Do serious codebases exceed gigabytes in raw storage?

> in order to convey what the codebase does

Doesn't this assume no priors / blank slate?

capitalsigma · on Nov 14, 2022

> Even languages with rich type systems like Haskell do require some types - even implicitly - to infer everything else.

If the Haskell compiler is spitting out "ambiguous instance of +" or whatever that error message is, it's a sign that the author doesn't understand what they're asking for. Taking a language whose value proposition is "I refuse to compile your code if there is the slightest indication that it's not perfect" and slapping a fuzzy ML model on top of it to suppress a class of errors is not a good idea.

Type systems exist as a way of ensuring that the programmer's mental model matches the code. Offloading type annotations to something else removes that safety from you.

> no priors

Sure? I don't see how that changes anything. My point is just that we already have very high quality summarizers of code, but software development is still hard.
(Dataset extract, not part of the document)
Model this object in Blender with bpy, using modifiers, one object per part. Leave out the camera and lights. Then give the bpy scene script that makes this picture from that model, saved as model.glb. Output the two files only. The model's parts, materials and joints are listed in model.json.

Making a model that attempts to approximate the summarizers of code that we already have isn't going to help much, no matter how good it gets.

PartiallyTyped · on Nov 14, 2022

> and slapping a fuzzy ML model on top of it to suppress a class of errors is not a good idea.

I am not saying that that is a good idea, I am expressing that there are limitations on what one can infer without broader context.

> Offloading type annotations to something else removes that safety from you.

Counter argument; the annotations can be used as a second sanity check; if the inferred types match your mental model - and the type inference model is good - then you know that your mental model is correct and you didn't miss something.